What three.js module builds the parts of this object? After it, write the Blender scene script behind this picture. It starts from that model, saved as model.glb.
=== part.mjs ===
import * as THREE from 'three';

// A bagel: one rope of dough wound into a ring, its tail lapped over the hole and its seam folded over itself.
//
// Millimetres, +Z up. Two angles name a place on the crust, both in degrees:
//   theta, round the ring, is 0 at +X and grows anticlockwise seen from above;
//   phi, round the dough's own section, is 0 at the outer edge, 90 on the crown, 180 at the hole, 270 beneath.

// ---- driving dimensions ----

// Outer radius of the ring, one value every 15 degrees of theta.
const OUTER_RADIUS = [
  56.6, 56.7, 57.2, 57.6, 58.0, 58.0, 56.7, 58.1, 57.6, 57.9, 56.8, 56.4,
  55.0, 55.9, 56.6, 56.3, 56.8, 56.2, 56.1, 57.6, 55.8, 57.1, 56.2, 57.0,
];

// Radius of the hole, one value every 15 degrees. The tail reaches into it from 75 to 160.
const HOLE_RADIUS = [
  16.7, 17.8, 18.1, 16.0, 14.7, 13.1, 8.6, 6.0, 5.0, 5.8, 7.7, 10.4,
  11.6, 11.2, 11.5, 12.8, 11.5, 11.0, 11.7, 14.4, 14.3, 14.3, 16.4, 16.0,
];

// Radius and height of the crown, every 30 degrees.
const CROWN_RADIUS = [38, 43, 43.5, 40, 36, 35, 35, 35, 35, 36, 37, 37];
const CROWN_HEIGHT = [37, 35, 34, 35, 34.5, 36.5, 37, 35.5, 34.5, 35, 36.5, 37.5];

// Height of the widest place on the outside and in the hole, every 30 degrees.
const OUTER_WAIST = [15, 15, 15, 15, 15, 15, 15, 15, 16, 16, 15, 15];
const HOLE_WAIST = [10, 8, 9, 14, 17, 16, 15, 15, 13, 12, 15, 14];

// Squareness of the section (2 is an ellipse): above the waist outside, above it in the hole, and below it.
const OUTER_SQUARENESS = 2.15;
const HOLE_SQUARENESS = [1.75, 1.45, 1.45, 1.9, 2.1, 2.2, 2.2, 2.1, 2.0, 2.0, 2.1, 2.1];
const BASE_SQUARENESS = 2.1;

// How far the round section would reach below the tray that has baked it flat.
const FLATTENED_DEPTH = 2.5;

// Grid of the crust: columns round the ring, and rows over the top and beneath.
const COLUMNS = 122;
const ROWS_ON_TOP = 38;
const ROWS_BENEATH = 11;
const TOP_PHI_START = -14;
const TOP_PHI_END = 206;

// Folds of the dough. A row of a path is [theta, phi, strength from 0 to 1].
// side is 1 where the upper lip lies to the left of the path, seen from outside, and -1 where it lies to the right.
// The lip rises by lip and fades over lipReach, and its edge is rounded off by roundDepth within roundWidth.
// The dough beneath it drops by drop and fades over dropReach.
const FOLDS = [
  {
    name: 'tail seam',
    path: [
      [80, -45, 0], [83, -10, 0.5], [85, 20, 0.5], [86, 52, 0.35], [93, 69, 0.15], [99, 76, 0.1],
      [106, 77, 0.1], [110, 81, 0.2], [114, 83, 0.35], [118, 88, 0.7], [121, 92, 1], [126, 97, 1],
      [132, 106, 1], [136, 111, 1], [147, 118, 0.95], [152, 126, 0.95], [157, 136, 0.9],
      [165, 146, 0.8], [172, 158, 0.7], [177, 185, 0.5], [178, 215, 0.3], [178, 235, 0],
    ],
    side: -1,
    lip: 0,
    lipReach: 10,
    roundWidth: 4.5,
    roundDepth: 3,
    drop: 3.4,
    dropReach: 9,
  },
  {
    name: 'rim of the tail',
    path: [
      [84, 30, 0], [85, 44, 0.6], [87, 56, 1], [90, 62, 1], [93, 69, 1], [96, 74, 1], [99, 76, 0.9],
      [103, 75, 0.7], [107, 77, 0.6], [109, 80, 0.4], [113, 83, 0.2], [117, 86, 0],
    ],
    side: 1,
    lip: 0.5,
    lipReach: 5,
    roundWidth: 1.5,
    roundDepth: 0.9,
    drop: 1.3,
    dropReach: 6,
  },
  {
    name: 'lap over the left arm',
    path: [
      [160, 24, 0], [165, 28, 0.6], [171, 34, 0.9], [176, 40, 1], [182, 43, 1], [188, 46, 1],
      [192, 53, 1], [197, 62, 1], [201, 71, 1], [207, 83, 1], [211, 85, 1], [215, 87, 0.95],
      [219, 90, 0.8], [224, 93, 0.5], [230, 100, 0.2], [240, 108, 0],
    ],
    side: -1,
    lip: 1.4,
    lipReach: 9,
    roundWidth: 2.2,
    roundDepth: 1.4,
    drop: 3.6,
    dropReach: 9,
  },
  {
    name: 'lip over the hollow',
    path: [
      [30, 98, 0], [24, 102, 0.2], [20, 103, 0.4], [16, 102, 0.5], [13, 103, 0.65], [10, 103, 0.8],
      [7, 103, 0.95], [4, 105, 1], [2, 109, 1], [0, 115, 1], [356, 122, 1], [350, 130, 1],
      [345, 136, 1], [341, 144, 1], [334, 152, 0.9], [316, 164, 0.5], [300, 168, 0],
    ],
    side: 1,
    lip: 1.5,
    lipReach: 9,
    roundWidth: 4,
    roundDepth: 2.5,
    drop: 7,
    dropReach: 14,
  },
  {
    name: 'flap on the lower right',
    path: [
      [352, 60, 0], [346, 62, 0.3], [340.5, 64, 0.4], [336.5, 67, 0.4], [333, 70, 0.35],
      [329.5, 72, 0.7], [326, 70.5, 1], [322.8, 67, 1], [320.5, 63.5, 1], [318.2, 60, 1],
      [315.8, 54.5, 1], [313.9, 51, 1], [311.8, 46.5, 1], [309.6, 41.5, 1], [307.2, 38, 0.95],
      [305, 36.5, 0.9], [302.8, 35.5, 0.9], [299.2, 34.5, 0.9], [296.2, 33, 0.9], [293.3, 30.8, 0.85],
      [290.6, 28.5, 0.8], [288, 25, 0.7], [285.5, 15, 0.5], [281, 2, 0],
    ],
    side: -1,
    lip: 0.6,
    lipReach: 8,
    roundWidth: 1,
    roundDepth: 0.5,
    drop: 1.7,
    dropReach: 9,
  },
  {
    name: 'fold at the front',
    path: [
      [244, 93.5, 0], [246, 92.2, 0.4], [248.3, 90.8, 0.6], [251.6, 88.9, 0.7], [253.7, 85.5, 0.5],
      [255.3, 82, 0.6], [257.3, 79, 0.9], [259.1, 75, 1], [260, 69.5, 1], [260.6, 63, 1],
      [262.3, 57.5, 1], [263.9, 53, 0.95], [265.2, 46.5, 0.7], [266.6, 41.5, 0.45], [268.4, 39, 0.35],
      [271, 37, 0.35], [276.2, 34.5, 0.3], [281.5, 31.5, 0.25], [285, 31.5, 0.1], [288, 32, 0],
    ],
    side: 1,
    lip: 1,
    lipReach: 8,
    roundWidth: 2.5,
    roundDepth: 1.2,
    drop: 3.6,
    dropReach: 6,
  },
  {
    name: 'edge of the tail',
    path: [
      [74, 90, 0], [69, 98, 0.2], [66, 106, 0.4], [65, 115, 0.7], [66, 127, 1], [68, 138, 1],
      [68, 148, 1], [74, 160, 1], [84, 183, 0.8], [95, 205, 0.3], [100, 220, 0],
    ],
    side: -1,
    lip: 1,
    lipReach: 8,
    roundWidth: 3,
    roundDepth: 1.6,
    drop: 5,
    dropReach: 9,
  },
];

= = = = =

(EXERCISE PROMPT)
Reproduce the data, keeping every line exactly the same.

(RESULT FOR THIS TASK)
What three.js module builds the parts of this object? After it, write the Blender scene script behind this picture. It starts from that model, saved as model.glb.
=== part.mjs ===
import * as THREE from 'three';

// A bagel: one rope of dough wound into a ring, its tail lapped over the hole and its seam folded over itself.
//
// Millimetres, +Z up. Two angles name a place on the crust, both in degrees:
//   theta, round the ring, is 0 at +X and grows anticlockwise seen from above;
//   phi, round the dough's own section, is 0 at the outer edge, 90 on the crown, 180 at the hole, 270 beneath.

// ---- driving dimensions ----

// Outer radius of the ring, one value every 15 degrees of theta.
const OUTER_RADIUS = [
  56.6, 56.7, 57.2, 57.6, 58.0, 58.0, 56.7, 58.1, 57.6, 57.9, 56.8, 56.4,
  55.0, 55.9, 56.6, 56.3, 56.8, 56.2, 56.1, 57.6, 55.8, 57.1, 56.2, 57.0,
];

// Radius of the hole, one value every 15 degrees. The tail reaches into it from 75 to 160.
const HOLE_RADIUS = [
  16.7, 17.8, 18.1, 16.0, 14.7, 13.1, 8.6, 6.0, 5.0, 5.8, 7.7, 10.4,
  11.6, 11.2, 11.5, 12.8, 11.5, 11.0, 11.7, 14.4, 14.3, 14.3, 16.4, 16.0,
];

// Radius and height of the crown, every 30 degrees.
const CROWN_RADIUS = [38, 43, 43.5, 40, 36, 35, 35, 35, 35, 36, 37, 37];
const CROWN_HEIGHT = [37, 35, 34, 35, 34.5, 36.5, 37, 35.5, 34.5, 35, 36.5, 37.5];

// Height of the widest place on the outside and in the hole, every 30 degrees.
const OUTER_WAIST = [15, 15, 15, 15, 15, 15, 15, 15, 16, 16, 15, 15];
const HOLE_WAIST = [10, 8, 9, 14, 17, 16, 15, 15, 13, 12, 15, 14];

// Squareness of the section (2 is an ellipse): above the waist outside, above it in the hole, and below it.
const OUTER_SQUARENESS = 2.15;
const HOLE_SQUARENESS = [1.75, 1.45, 1.45, 1.9, 2.1, 2.2, 2.2, 2.1, 2.0, 2.0, 2.1, 2.1];
const BASE_SQUARENESS = 2.1;

// How far the round section would reach below the tray that has baked it flat.
const FLATTENED_DEPTH = 2.5;

// Grid of the crust: columns round the ring, and rows over the top and beneath.
const COLUMNS = 122;
const ROWS_ON_TOP = 38;
const ROWS_BENEATH = 11;
const TOP_PHI_START = -14;
const TOP_PHI_END = 206;

// Folds of the dough. A row of a path is [theta, phi, strength from 0 to 1].
// side is 1 where the upper lip lies to the left of the path, seen from outside, and -1 where it lies to the right.
// The lip rises by lip and fades over lipReach, and its edge is rounded off by roundDepth within roundWidth.
// The dough beneath it drops by drop and fades over dropReach.
const FOLDS = [
  {
    name: 'tail seam',
    path: [
      [80, -45, 0], [83, -10, 0.5], [85, 20, 0.5], [86, 52, 0.35], [93, 69, 0.15], [99, 76, 0.1],
      [106, 77, 0.1], [110, 81, 0.2], [114, 83, 0.35], [118, 88, 0.7], [121, 92, 1], [126, 97, 1],
      [132, 106, 1], [136, 111, 1], [147, 118, 0.95], [152, 126, 0.95], [157, 136, 0.9],
      [165, 146, 0.8], [172, 158, 0.7], [177, 185, 0.5], [178, 215, 0.3], [178, 235, 0],
    ],
    side: -1,
    lip: 0,
    lipReach: 10,
    roundWidth: 4.5,
    roundDepth: 3,
    drop: 3.4,
    dropReach: 9,
  },
  {
    name: 'rim of the tail',
    path: [
      [84, 30, 0], [85, 44, 0.6], [87, 56, 1], [90, 62, 1], [93, 69, 1], [96, 74, 1], [99, 76, 0.9],
      [103, 75, 0.7], [107, 77, 0.6], [109, 80, 0.4], [113, 83, 0.2], [117, 86, 0],
    ],
    side: 1,
    lip: 0.5,
    lipReach: 5,
    roundWidth: 1.5,
    roundDepth: 0.9,
    drop: 1.3,
    dropReach: 6,
  },
  {
    name: 'lap over the left arm',
    path: [
      [160, 24, 0], [165, 28, 0.6], [171, 34, 0.9], [176, 40, 1], [182, 43, 1], [188, 46, 1],
      [192, 53, 1], [197, 62, 1], [201, 71, 1], [207, 83, 1], [211, 85, 1], [215, 87, 0.95],
      [219, 90, 0.8], [224, 93, 0.5], [230, 100, 0.2], [240, 108, 0],
    ],
    side: -1,
    lip: 1.4,
    lipReach: 9,
    roundWidth: 2.2,
    roundDepth: 1.4,
    drop: 3.6,
    dropReach: 9,
  },
  {
    name: 'lip over the hollow',
    path: [
      [30, 98, 0], [24, 102, 0.2], [20, 103, 0.4], [16, 102, 0.5], [13, 103, 0.65], [10, 103, 0.8],
      [7, 103, 0.95], [4, 105, 1], [2, 109, 1], [0, 115, 1], [356, 122, 1], [350, 130, 1],
      [345, 136, 1], [341, 144, 1], [334, 152, 0.9], [316, 164, 0.5], [300, 168, 0],
    ],
    side: 1,
    lip: 1.5,
    lipReach: 9,
    roundWidth: 4,
    roundDepth: 2.5,
    drop: 7,
    dropReach: 14,
  },
  {
    name: 'flap on the lower right',
    path: [
      [352, 60, 0], [346, 62, 0.3], [340.5, 64, 0.4], [336.5, 67, 0.4], [333, 70, 0.35],
      [329.5, 72, 0.7], [326, 70.5, 1], [322.8, 67, 1], [320.5, 63.5, 1], [318.2, 60, 1],
      [315.8, 54.5, 1], [313.9, 51, 1], [311.8, 46.5, 1], [309.6, 41.5, 1], [307.2, 38, 0.95],
      [305, 36.5, 0.9], [302.8, 35.5, 0.9], [299.2, 34.5, 0.9], [296.2, 33, 0.9], [293.3, 30.8, 0.85],
      [290.6, 28.5, 0.8], [288, 25, 0.7], [285.5, 15, 0.5], [281, 2, 0],
    ],
    side: -1,
    lip: 0.6,
    lipReach: 8,
    roundWidth: 1,
    roundDepth: 0.5,
    drop: 1.7,
    dropReach: 9,
  },
  {
    name: 'fold at the front',
    path: [
      [244, 93.5, 0], [246, 92.2, 0.4], [248.3, 90.8, 0.6], [251.6, 88.9, 0.7], [253.7, 85.5, 0.5],
      [255.3, 82, 0.6], [257.3, 79, 0.9], [259.1, 75, 1], [260, 69.5, 1], [260.6, 63, 1],
      [262.3, 57.5, 1], [263.9, 53, 0.95], [265.2, 46.5, 0.7], [266.6, 41.5, 0.45], [268.4, 39, 0.35],
      [271, 37, 0.35], [276.2, 34.5, 0.3], [281.5, 31.5, 0.25], [285, 31.5, 0.1], [288, 32, 0],
    ],
    side: 1,
    lip: 1,
    lipReach: 8,
    roundWidth: 2.5,
    roundDepth: 1.2,
    drop: 3.6,
    dropReach: 6,
  },
  {
    name: 'edge of the tail',
    path: [
      [74, 90, 0], [69, 98, 0.2], [66, 106, 0.4], [65, 115, 0.7], [66, 127, 1], [68, 138, 1],
      [68, 148, 1], [74, 160, 1], [84, 183, 0.8], [95, 205, 0.3], [100, 220, 0],
    ],
    side: -1,
    lip: 1,
    lipReach: 8,
    roundWidth: 3,
    roundDepth: 1.6,
    drop: 5,
    dropReach: 9,
  },
];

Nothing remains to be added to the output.